If you ask a union representative about it, immediately you’re almost blacklisted. You’re looked down upon as the black sheep because you’re trying to fight the agenda that is being pushed.

When they started the plant back up in 2021 up until the last year, we worked mandatory six days a week, 10 hours a day, almost 12 hours a day. The entire year, almost seven days a week. Some departments, seven days a week, 12 hours a day. When did it ever become healthy for an employee to work this much?

I know a lot of people that are saying, there’s no point in paying union dues because we’re not getting represented properly. They’re not doing anything for us. They’re giving away our skilled trades work. They’re not standing up for us when we run into safety issues, quality issues, or when workers have to purchase our own tools to build the company’s car.

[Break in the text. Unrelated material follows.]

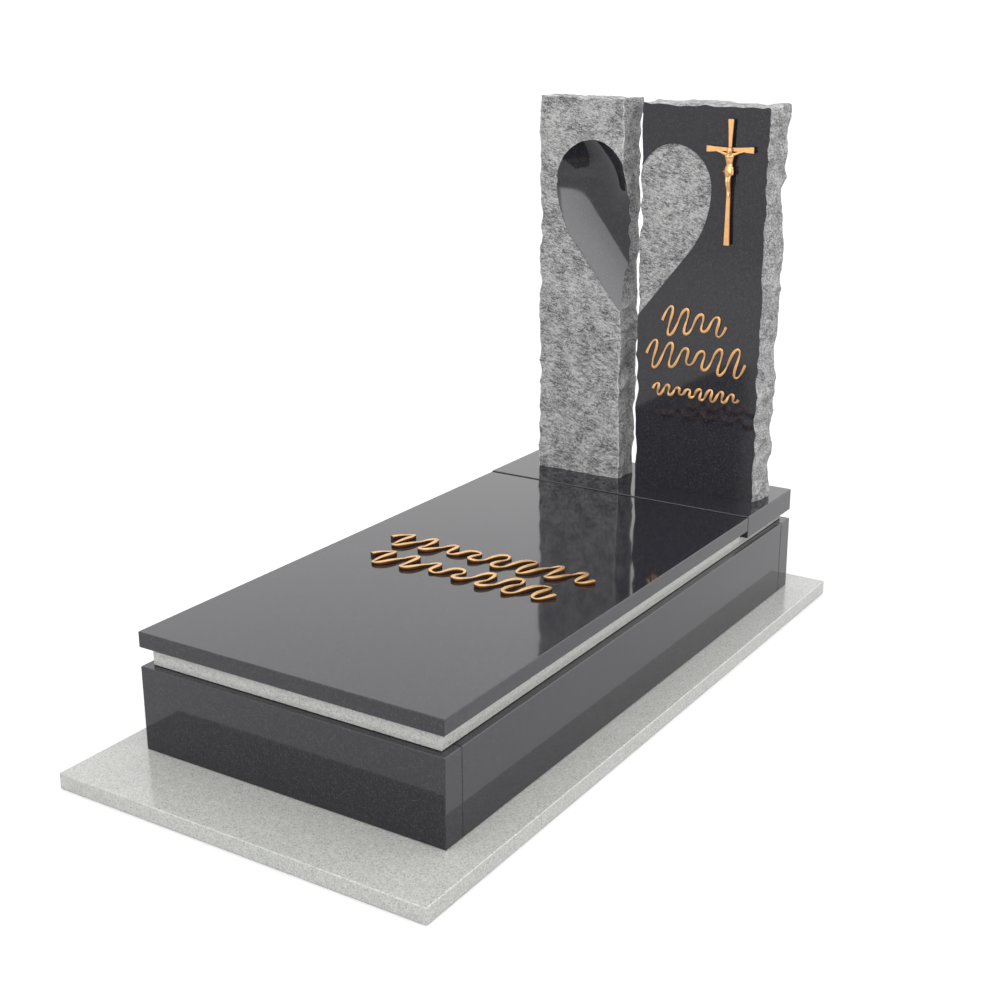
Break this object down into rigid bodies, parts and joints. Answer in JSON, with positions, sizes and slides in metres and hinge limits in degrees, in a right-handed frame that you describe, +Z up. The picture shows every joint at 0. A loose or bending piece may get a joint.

Referring to UAW President Shawn Fain’s embrace of Trump’s tariffs, he added:

The tariffs are not helping. We’re not seeing anything good coming from that. You cut from Canada, you cut from Mexico, and say you’re bringing jobs back. But here we are at the end of 2025 and the biggest layoffs are happening right now. Where was any of that good grace that was promised?

He stressed that the attack on Factory Zero workers is part of a generalized assault on the working class.

It’s not just happening here. If you open your eyes you can see everybody’s dealing with the same problems in the exact same way in every single field. Everybody’s cutting costs, cutting quality, cutting the worker. Everybody’s putting more on the worker for no raise. Inflation is going up.

(Ford / Fox News)

More than 1,500 workers were informed in mid-December that the company was being dissolved, only months after the $5.8 billion facility began production. Many had relocated or left higher-paying jobs based on assurances of long-term employment.

According to Challenger, Gray & Christmas, US employers announced 1.17 million job cuts in 2025, the highest level since 2020. Artificial intelligence alone accounted for nearly 55,000 layoffs, while logistics firms were among the worst affected. United Parcel Service eliminated around 48,000 jobs nationwide and has filed notice of further cuts in Alabama beginning in 2026.

Major reductions have also been announced by Amazon, Verizon, Intel, Nestlé, Procter & Gamble, Target, and HP, underscoring the scale of the downturn. While initial jobless claims remain relatively low, rising continuing claims and falling consumer confidence point to growing anxiety in a stagnant labor market.

Internationally, similar patterns are emerging, with automakers such as Volkswagen and suppliers like Bosch and ZF announcing tens of thousands of layoffs across Europe. In response, the International Workers Alliance of Rank-and-File Committees has called for a globally coordinated pushback, arguing that “the corporations are global, the layoffs are global, and the struggle to defend jobs must be global.”